Somehow I noticed this again…, and it’s been a while and I have to car on the road again.
COD: the splines on one of the clutch disks tore out. Not the hub center like I’ve seen before or other related stuff, the actual splines tore out on _one_ of the clutch disks and not the other.
I’ve never that kind of failure. All the noise metal trash was the splines munching on the splines on the input shaft and everything slipping/grinding causing massive heat, and then I suppose when it finally would grab that was the whole assembly, both disks, floater, pressure plate… all getting together and finally grabbing the “good” remaining disk (I say “good” because that one had signs of the splines wollowing out also, but they were still complete and hadn’t damaged that part of the input shaft yet).
(it’s hard to see)
I’m not sure what the binding once it was engaged was, unless it was the roughed up splines not allowing the disks to slide enough on the shaft to disengage completely.
FWIW, it was very obviously a metalergy problem with the hub on the shaft, since even with damage to that extent, it barely messed up the input shaft, and only the hub that totally tore out did, the splines where the other engaged were still fine:
(you could see shiny spots where the front disk engaged on the splines, but they are not actually worn, at least not a measurable amount).
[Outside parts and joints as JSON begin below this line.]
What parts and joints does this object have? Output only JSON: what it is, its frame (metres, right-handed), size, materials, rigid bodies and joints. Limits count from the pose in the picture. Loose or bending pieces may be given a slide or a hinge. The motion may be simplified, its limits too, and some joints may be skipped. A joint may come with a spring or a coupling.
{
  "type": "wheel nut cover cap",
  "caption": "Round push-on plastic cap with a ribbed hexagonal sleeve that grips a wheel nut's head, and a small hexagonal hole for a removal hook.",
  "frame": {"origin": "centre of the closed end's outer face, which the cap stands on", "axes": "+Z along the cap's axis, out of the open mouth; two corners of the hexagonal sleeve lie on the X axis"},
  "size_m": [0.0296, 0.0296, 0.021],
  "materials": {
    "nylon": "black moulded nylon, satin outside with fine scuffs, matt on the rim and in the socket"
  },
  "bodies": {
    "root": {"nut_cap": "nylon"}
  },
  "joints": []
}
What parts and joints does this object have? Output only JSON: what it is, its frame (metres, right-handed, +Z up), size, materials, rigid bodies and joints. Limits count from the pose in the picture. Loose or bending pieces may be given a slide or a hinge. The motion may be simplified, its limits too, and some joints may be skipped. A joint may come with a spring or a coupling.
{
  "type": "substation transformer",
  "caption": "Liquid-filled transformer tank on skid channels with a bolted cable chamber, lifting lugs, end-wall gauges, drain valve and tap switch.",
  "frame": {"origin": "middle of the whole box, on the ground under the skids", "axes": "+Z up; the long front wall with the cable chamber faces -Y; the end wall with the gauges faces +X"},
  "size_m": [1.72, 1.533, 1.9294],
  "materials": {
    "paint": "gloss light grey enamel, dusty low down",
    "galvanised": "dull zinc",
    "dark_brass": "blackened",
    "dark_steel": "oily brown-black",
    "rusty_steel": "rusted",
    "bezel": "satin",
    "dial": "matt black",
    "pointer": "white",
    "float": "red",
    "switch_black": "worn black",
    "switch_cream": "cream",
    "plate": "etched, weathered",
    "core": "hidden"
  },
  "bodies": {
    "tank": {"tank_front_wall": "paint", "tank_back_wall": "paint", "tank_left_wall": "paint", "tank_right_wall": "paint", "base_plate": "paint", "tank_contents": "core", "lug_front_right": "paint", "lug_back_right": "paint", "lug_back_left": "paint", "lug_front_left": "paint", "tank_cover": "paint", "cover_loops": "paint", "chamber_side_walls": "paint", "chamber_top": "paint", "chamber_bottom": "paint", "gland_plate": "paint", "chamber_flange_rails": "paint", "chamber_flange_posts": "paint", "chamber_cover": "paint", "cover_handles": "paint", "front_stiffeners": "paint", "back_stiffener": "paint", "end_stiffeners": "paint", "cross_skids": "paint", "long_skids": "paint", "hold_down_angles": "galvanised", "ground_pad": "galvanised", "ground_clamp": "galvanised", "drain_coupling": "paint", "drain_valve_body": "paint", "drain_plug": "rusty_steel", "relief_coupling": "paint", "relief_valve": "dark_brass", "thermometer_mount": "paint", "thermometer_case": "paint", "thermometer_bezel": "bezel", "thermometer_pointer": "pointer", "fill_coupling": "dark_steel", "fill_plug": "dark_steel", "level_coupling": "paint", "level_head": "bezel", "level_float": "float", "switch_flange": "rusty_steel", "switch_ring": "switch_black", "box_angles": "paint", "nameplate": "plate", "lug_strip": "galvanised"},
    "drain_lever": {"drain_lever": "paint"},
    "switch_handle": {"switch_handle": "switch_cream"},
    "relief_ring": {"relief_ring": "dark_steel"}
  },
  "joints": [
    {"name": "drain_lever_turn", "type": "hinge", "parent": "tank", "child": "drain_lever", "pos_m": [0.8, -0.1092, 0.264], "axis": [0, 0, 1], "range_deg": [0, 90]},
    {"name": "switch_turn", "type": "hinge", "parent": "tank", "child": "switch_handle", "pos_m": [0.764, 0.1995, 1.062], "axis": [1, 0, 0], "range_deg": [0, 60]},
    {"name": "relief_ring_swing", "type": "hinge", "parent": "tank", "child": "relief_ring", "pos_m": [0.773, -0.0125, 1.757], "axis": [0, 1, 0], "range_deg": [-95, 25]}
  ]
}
Oh, and to add insult to injury, this is one of the older setups where you would rebuild the slave with a smaller sleeve/piston to get more travel to work the larger stack of moving parts… McLeod eventually did something different because almost everyone apparently ended up with leaking seals when they rebuilt it. Well, my seals were fine but I found that the McLeod sleeve rusted out and was leaking into the bottom of the housing (must have just happened because I didn’t notice it in the reservoir yet, but when I went to mess with it the boot around the end of the slave was FULL of fluid).
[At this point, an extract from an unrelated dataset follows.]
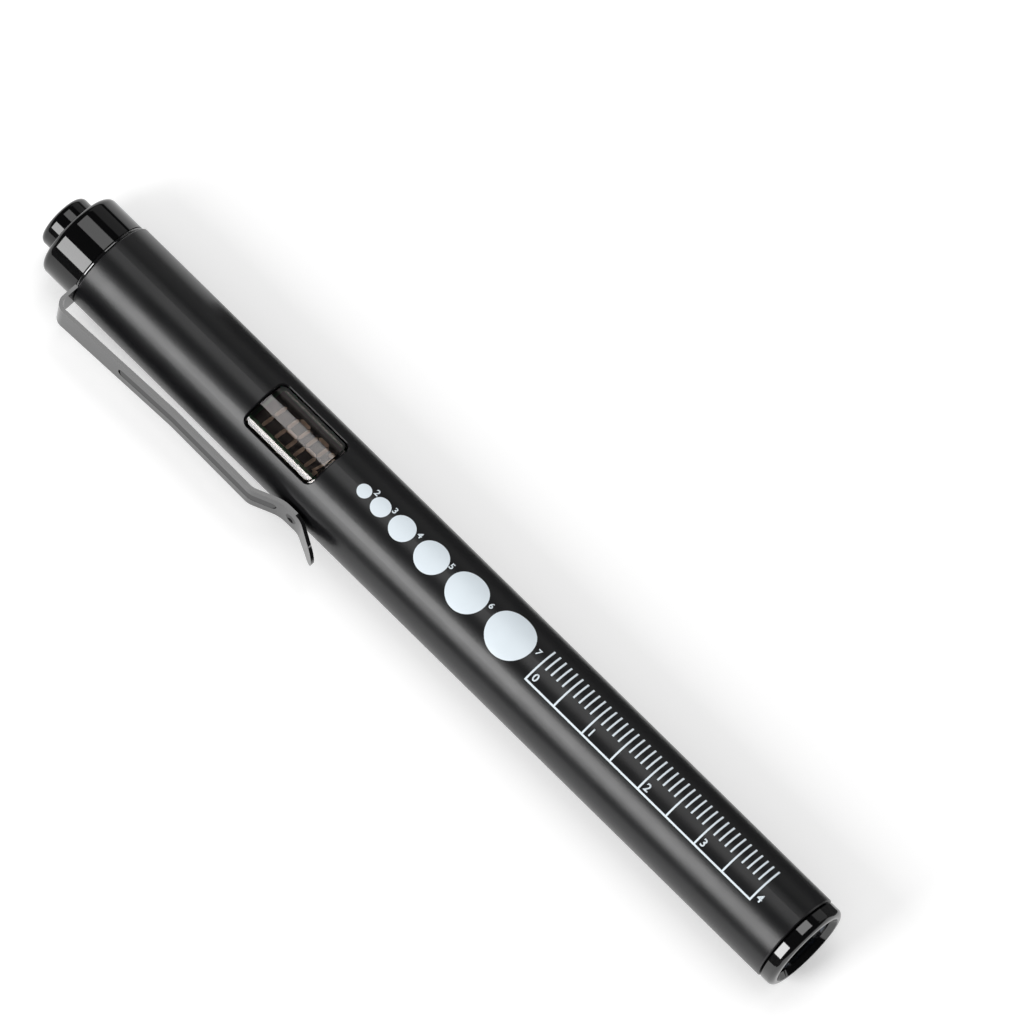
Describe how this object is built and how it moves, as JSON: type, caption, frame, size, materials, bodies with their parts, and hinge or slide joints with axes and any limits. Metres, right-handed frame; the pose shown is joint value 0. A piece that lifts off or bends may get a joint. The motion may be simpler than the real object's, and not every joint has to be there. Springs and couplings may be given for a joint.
{
  "type": "penlight",
  "caption": "Slim rechargeable penlight with a tail push button, sprung pocket clip, charge display window, pupil gauge dots and a centimetre ruler.",
  "frame": {"origin": "centre of the head's front face, on the barrel's axis", "axes": "+X out of the lens along the beam, +Z the side with the printed gauge and the window, -Y the pocket clip, +Y the charging port"},
  "size_m": [0.1347, 0.0163, 0.013],
  "materials": {
    "anodised_tube": "satin black anodised",
    "gloss_cap": "polished black",
    "gloss_head": "polished black",
    "gloss_button": "polished black",
    "clip_metal": "polished dark plate on spring steel",
    "smoked_window": "clear smoked, polished",
    "lens_glass": "coated glass",
    "seal_rubber": "matt",
    "mirror_cup": "metallised",
    "emitter_phosphor": "resin",
    "white_board": "white solder mask",
    "bare_aluminium": "turned",
    "spring_wire": "drawn wire",
    "cell_jacket": "shrink film",
    "foam_band": "adhesive foam tape",
    "circuit_board": "solder mask",
    "red_insulation": "satin",
    "black_insulation": "satin",
    "carrier_plastic": "moulded",
    "chip_resin": "moulded",
    "display_face": "dark face with pale segments",
    "lamp_resin": "resin",
    "clear_rod": "clear",
    "port_steel": "stamped",
    "port_plastic": "moulded",
    "gilt_contact": "plated",
    "switch_plastic": "moulded",
    "plunger_plastic": "moulded"
  },
  "bodies": {
    "housing": {"barrel": "anodised_tube", "window_cover": "smoked_window", "bezel_ring": "gloss_head", "lens": "lens_glass", "lens_seal": "seal_rubber", "reflector": "mirror_cup", "led_emitter": "emitter_phosphor", "led_board": "white_board", "heat_sink": "bare_aluminium", "contact_spring": "spring_wire", "battery_cell": "cell_jacket", "battery_band_front": "foam_band", "battery_band_rear": "foam_band", "contact_board": "circuit_board", "led_lead_positive": "red_insulation", "led_lead_negative": "black_insulation", "carrier": "carrier_plastic", "main_board": "circuit_board", "board_chips": "chip_resin", "display_board": "circuit_board", "display_module": "display_face", "charge_lamp": "lamp_resin", "light_pipe": "clear_rod", "port_shell": "port_steel", "port_tongue": "port_plastic", "port_contacts": "gilt_contact", "tail_cap": "gloss_cap", "tail_seal": "seal_rubber", "button_spring": "spring_wire", "switch_board": "circuit_board", "switch_body": "switch_plastic", "clip_ring": "clip_metal"},
    "button": {"push_button": "gloss_button", "switch_plunger": "plunger_plastic"},
    "clip": {"clip_arm": "clip_metal"}
  },
  "joints": [
    {"name": "button_press", "type": "slide", "parent": "housing", "child": "button", "axis": [1, 0, 0], "range_m": [0, 0.0015], "stiffness_N_per_m": 1200, "springref_m": -0.0012, "deforming": ["button_spring"]},
    {"name": "clip_flex", "type": "hinge", "parent": "housing", "child": "clip", "pos_m": [-0.1263, -0.0063, 0], "axis": [0, 0, -1], "range_deg": [0, 4], "stiffness_Nm_per_rad": 2, "springref_deg": -1.15}
  ]
}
So far Mcleod has been cool about it since the rest of the story is I got _fed up_ with breaking **** on this car about the time that I put this clutch in and went from making a couple of hundred passes a year to almost none (I think I do have 1 or 2 passes on it), and finally parked the car for 4 years and didn’t drive it at all). The end result is that this thing hasn’t been beat on at all and has almost no miles on it. It took a while to find someone at McLeod that had a clue what I was talking about, but when I did he agreed that there is no way in hell that it should have failed that way and to send it back and he’ll rebuild it, replace/upgrade all the bad parts and send me back a complete “new” assembly. They’ve had the clutch for a week so far and I haven’t gotten any calls or emails back, so I don’t know what’s going on at this point, but I’m not overly surprised since it took over 2 months of this before I got anywhere with it before.
Hopefully I’ll know soon. In the mean time I fixed everything and slapped a center force DF clutch in it.
COD: the splines on one of the clutch disks tore out. Not the hub center like I’ve seen before or other related stuff, the actual splines tore out on _one_ of the clutch disks and not the other.
I’ve never that kind of failure. All the noise metal trash was the splines munching on the splines on the input shaft and everything slipping/grinding causing massive heat, and then I suppose when it finally would grab that was the whole assembly, both disks, floater, pressure plate… all getting together and finally grabbing the “good” remaining disk (I say “good” because that one had signs of the splines wollowing out also, but they were still complete and hadn’t damaged that part of the input shaft yet).
(it’s hard to see)I’m not sure what the binding once it was engaged was, unless it was the roughed up splines not allowing the disks to slide enough on the shaft to disengage completely.
FWIW, it was very obviously a metalergy problem with the hub on the shaft, since even with damage to that extent, it barely messed up the input shaft, and only the hub that totally tore out did, the splines where the other engaged were still fine:
(you could see shiny spots where the front disk engaged on the splines, but they are not actually worn, at least not a measurable amount).
Oh, and to add insult to injury, this is one of the older setups where you would rebuild the slave with a smaller sleeve/piston to get more travel to work the larger stack of moving parts… McLeod eventually did something different because almost everyone apparently ended up with leaking seals when they rebuilt it. Well, my seals were fine but I found that the McLeod sleeve rusted out and was leaking into the bottom of the housing (must have just happened because I didn’t notice it in the reservoir yet, but when I went to mess with it the boot around the end of the slave was FULL of fluid).
So far Mcleod has been cool about it since the rest of the story is I got _fed up_ with breaking **** on this car about the time that I put this clutch in and went from making a couple of hundred passes a year to almost none (I think I do have 1 or 2 passes on it), and finally parked the car for 4 years and didn’t drive it at all). The end result is that this thing hasn’t been beat on at all and has almost no miles on it. It took a while to find someone at McLeod that had a clue what I was talking about, but when I did he agreed that there is no way in hell that it should have failed that way and to send it back and he’ll rebuild it, replace/upgrade all the bad parts and send me back a complete “new” assembly. They’ve had the clutch for a week so far and I haven’t gotten any calls or emails back, so I don’t know what’s going on at this point, but I’m not overly surprised since it took over 2 months of this before I got anywhere with it before.
Hopefully I’ll know soon. In the mean time I fixed everything and slapped a center force DF clutch in it.
Last edited by WS6 TA; Feb 20, 2007 at 02:02 AM.
BTW, for those of you bitching about driveability… I agree 100% about the aluminum flywheel street twin. Between the light weight flywheel and unsprung hubs it’s not even a question of finesse, driving it on the street, it just has a harsh engagement doesn’t play nice. _Everyone_ when they got in my car the first time stalled it right off, there is no real gentle, stock type rolling off with light throttle with it.
The heavier steel flywheel covers most of this up and is MUCH more streetable.
FWIW, I mentioned it to a couple of people at McLeod, and I got the response “yea, I don’t know why we call the aluminum flywheel version the “street” twin.
The heavier steel flywheel covers most of this up and is MUCH more streetable.
FWIW, I mentioned it to a couple of people at McLeod, and I got the response “yea, I don’t know why we call the aluminum flywheel version the “street” twin.